Monaghan, much like the destitute people of the north of England, needs all the help they can get from the powers that be. Instead the GAA put the boot in, not only were Monaghan deducted four points but their manager, Arthur Hughes, one of the most dedicated and passionate GAA men I know, a man who epitomises the life-blood of the Association, also got an eight-week ban, meaning he can’t even take his kids u-10 hurling team for the next eight weeks. Crazy!
And what was the Monaghan hurlers and their erstwhile manager’s crime? Did they secretly pinch TJ Reid from Ballyhale and put a Farney jersey on his back, did he travel down the N17 to bring Joe Canning out of retirement? The crime for which such a hefty penalty was levelled was playing a promising 18-year-old Blayney-born and bred hurler who was overage for minor but oddly underage for senior, a bizarre rule and hardly a hanging offence in a hurling county with such meager resources which the GAA pontificate around trying to “promote the game”.
Kicking a team when they are down hardly screams promotion. Similarly penalising a salt of the earth hurling man who is trying to do his best for his club and his county will further negatively impact the promotion of the game in Monaghan and Ulster more generally.

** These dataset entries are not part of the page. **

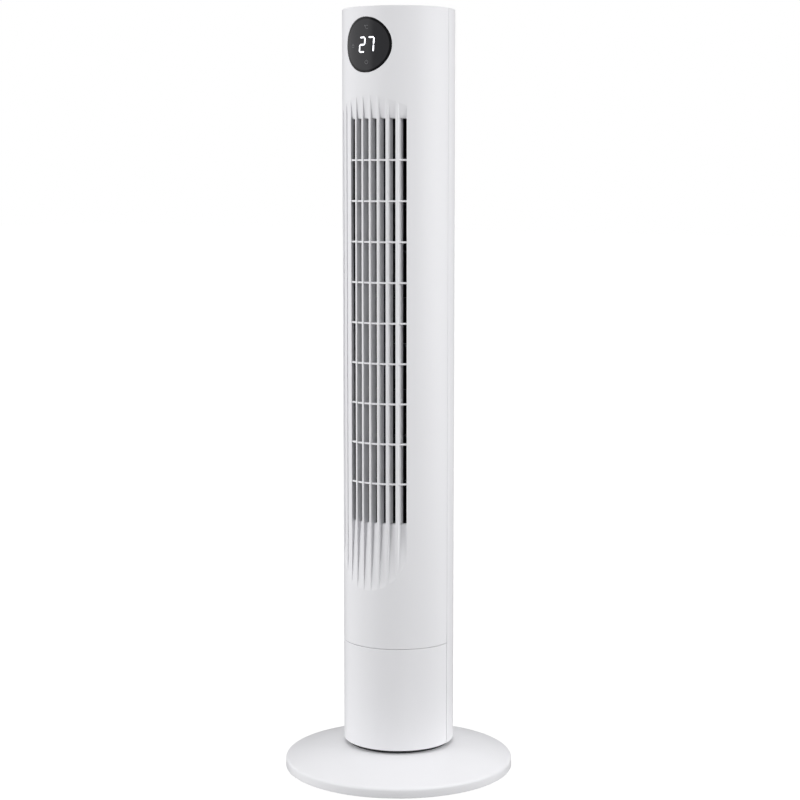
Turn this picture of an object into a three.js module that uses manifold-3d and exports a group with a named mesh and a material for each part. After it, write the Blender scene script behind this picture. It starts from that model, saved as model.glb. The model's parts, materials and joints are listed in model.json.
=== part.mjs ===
// Tower fan on a round base: a slim round tower that swings on its base and blows air
// through an upright grille with a cross-flow impeller. Millimetres, +Z up, front facing -Y,
// origin at the centre of the base on the floor.
import * as THREE from "three";
import { mergeVertices } from "three/addons/utils/BufferGeometryUtils.js";
import Module from "manifold-3d";

const wasm = await Module();
wasm.setup();

// ---------- Clearances ----------
const GAP = 0.3; // between pieces that touch or seat on each other
const SEAM = 0.5; // between the shells of the tower
const RUNNING_GAP = 0.5; // round a turning shaft, hub or rotor

// ---------- Tower shells ----------
const TOWER_RADIUS = 67;
const SHELL_WALL = 3;
const SWIVEL_GAP = 4.5; // from the base's crown up to the tower's lower rim
const LOWER_COVER_HEIGHT = 124.5;
const MOTOR_BAY_HEIGHT = 152; // from the cover seam up to the outlet
const HEAD_HEIGHT = 129; // from the outlet up to the top edge
const FRONT_HALF_ANGLE = 95.5; // degrees, front shells, either side of -Y
const TOP_EDGE_RADIUS = 1;
const TOP_LIP_WIDTH = 2;
const TOP_LEDGE_DEPTH = 7; // from the top edge down to the cap's ledge
const TOP_LEDGE_THICKNESS = 3;
const TOP_CAP_THICKNESS = 5;

// ---------- Outlet grille ----------
const FLUTE_COUNT = 9;
const BLIND_FLUTE_COUNT = 2; // of the flutes, from the scroll side, that stay closed
const BLIND_FLUTE_DEPTH = 1.5;
const SLAT_THICKNESS = 2.9;
const SLAT_DEPTH = 10.5;
const FLUTED_HALF_WIDTH = 45.5;
const RIB_PITCH = 47.6;
const CELL_COUNT = 10;
const RIB_HEIGHT = 2.2;
const RIB_DEPTH = 3.5;
const RIB_INSET = 1;
const CHEEK_THICKNESS = 2;
const CHEEK_ROOM = 1; // between a cheek and the floors beside it
const FLUTE_TOP_RISE = 28; // of the flutes above the outlet, at the middle
const FLUTE_TOP_DROP = 13; // how much less they rise at the sides
const FLUTE_TOP_DEPTH = 3;
const SCOOP_STRAIGHT = 38; // of the scoop's upright sides below the outlet
const SCOOP_ARCH = 44; // of the scoop's round end below them
const SCOOP_DEPTH = 5;
const SCOOP_WALL = 2.4;
const PLATE_INSET = 1; // of the plates and floors behind the surface they run out into
const PLATE_OVERRUN = 3; // of the plates past the ends of their flutes
const FLOOR_OVERRUN = 2; // of the floors' backs past the ends of their flutes
const RIB_ROOT = 0.5; // of the ribs inside the outlet's upright edges
const CUT_MARGIN = 5; // of cutting bodies past the surface they cut

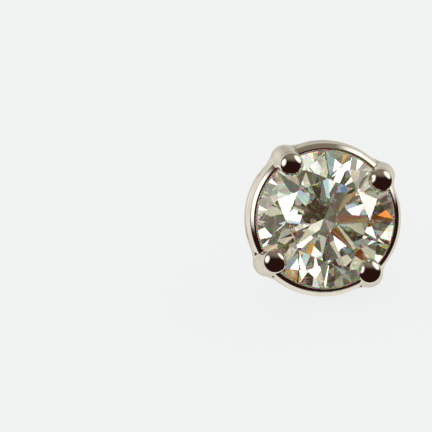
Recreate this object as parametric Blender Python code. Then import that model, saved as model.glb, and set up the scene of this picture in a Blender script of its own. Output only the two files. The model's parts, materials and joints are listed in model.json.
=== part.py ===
"""Diamond stud earring: a round brilliant held by four claws on a white-gold collar, with its ear post.

Every piece is modelled about the stud's own axis: local +Z points out of the front of the stone, local
+Y is up, and z = 0 is the middle of the girdle. One empty then lays the whole stud on its side, on the
collar and the tip of the post, with the stone facing -Y.
"""

import math

import bmesh
import bpy
import numpy as np
from mathutils import Vector

MM = 0.001

# Stone: a round brilliant of about one carat.
GIRDLE_RADIUS = 3.25 * MM
GIRDLE_THICKNESS = 0.20 * MM
TABLE_RADIUS = 1.99 * MM
CROWN_ANGLE = math.radians(34.5)
PAVILION_ANGLE = math.radians(41.0)
STAR_SHARE = 0.52
LOWER_HALF_SHARE = 0.78
MAIN_FACETS = 8
GIRDLE_SIDES = 64

# Collar: the ring round the girdle, with a narrow crest, a bevel outside it and a wall that flares behind.
COLLAR_ROOM = 0.04 * MM
COLLAR_HEIGHT = 1.56 * MM
COLLAR_EDGE = 0.14 * MM
CREST_DEPTH = 0.06 * MM
CREST_WIDTH = 0.10 * MM
CREST_EDGE = 0.04 * MM
BEVEL_WIDTH = 0.17 * MM
BEVEL_DROP = 0.20 * MM
WALL_FLARE = 0.16 * MM
LEDGE_WIDTH = 0.11 * MM
LEDGE_DROP = 0.35 * MM
GROOVE_DEPTH = 0.06 * MM
GROOVE_WIDTH = 0.10 * MM
GROOVE_DROP = 0.70 * MM
COLLAR_SIDES = 64

# Claws: four round rods outside the collar that lean in over the girdle, each at its own turn.
CLAW_TURNS = [math.radians(turn) for turn in (36.5, 123.0, 217.5, 309.5)]
CLAW_RADIUS = 0.53 * MM
CLAW_FOOT_RADIUS = 0.40 * MM
CLAW_TIP_RADIUS = 0.53 * MM
CLAW_STAND = 0.08 * MM
CLAW_SHOULDER = 0.85 * MM
CLAW_HOLD = 0.09 * MM
CLAW_BITE = 0.07 * MM
CLAW_SIDES = 16
CLAW_STEPS = 4
TIP_STEPS = 4

# Rest: how far the stud rolls on its round collar, clockwise from the front, and the rounds of the search
# for its lean.
REST_ROLL = math.radians(8.4)
LEAN_STEPS = 6

# Base and post.
CULET_ROOM = 0.33 * MM
BASE_RADIUS = 1.50 * MM
BASE_THICKNESS = 0.75 * MM
BASE_EDGE = 0.12 * MM
BASE_SIDES = 48
SOCKET_FLOOR = 0.25 * MM
POST_RADIUS = 0.45 * MM
POST_LENGTH = 10.0 * MM
POST_TIP = 0.30 * MM
POST_SIDES = 32

# Room left between the pieces, and how near two points count as one.
CLEARANCE = 0.03 * MM
SAME_POINT = 0.0005 * MM

# Places that follow from the sizes above.
COLLAR_INNER = GIRDLE_RADIUS + COLLAR_ROOM
CREST_RADIUS = COLLAR_INNER + CREST_WIDTH
BEVEL_RADIUS = CREST_RADIUS + BEVEL_WIDTH
COLLAR_RADIUS = BEVEL_RADIUS + WALL_FLARE
COLLAR_BACK = -CREST_DEPTH - COLLAR_HEIGHT
CULET_DEPTH = GIRDLE_THICKNESS / 2 + GIRDLE_RADIUS * math.tan(PAVILION_ANGLE)
BASE_FRONT = -CULET_DEPTH - CULET_ROOM
BASE_BACK = BASE_FRONT - BASE_THICKNESS
SOCKET_END = BASE_FRONT - SOCKET_FLOOR


def clear_scene():
    for old in list(bpy.data.objects):
        bpy.data.objects.remove(old, do_unlink=True)


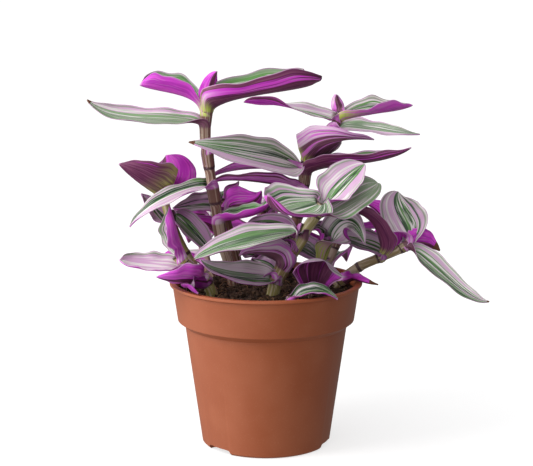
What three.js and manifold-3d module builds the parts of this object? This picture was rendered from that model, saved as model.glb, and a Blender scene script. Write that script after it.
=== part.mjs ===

The GAA disciplinary system is a shambles. Following the Monaghan hurler’s defeat to Longford this past weekend, Monaghan now have no chance of making the Lory Meagher final, despite sitting top of the table before this sordid affair unraveled.
Whether Monaghan would have been good enough to win the competition is a question that will now never be answered and the punishment certainly does not fit the crime on this occasion.
There has been much talk of the Ulster Hurling Championship returning and I for one see that as a positive development, whether Antrim play it in or otherwise. I had some of my best playing days in the Ulster Championship and though we never managed to get over the line against Antrim in a number of finals, we ran them close and those days remain special memories.
Back in 2020, former Ulster and Antrim player Gary O’Kane whispered about a potential Ulster hurling revival. Though I see first-hand the hard graft that people like O’Kane and Arthur Hughes are putting into promoting the game in Ulster, the actions taken and lip-service being paid to those efforts by the Ulster GAA and the GAA Central Council is doing more harm than good.
What message does the decision to deduct points from Monaghan and banning its manager for eight weeks send out? Having spoken to those impacted, the rule which Monaghan have been crucified for wasn’t even on the radar of the Monaghan team or its manager. There was no skulduggery here, it was simply a case of playing a young Monaghan man, a young dual player of all things, who wanted to represent his county.
In a week that Eugene Branagan was pulled apart for making comments about having no desire to play for his county (an opinion he is fully entitled to hold I might add). a young Monaghan player and the whole Monaghan hurling squad is being pilloried for seeking to play the ancient game.
A number of players, including myself, got together some years ago in an attempt to push the concept of a Team Ulster, but the pleas for the concept to be taken seriously fell on deaf ears at the Ulster Council.
We shouldn’t also forget that weekend after weekend on the Sunday Game, hurling on RTE barely even gets mentioned outside of the Liam McCarthy. Even Antrim are cast aside these days as irrelevant.
Gove as Minister for Levelling up has been missing in action for some time now and despite the initial grand comments and predicts of sunny uplands, he, along with his cabinet ministers, have done nothing to help those less well off, but then again when it comes to this Tory government, we shouldn’t expect anything else.
Unfortunately, when it comes to the GAA and its grand statements around the promotion of hurling in Ulster, it is left to those committed few volunteers to plough their own furrow. The deduction of points from Monaghan and the banning of its manager is another example of how the GAA much like the Minister for levelling up, remains missing in action.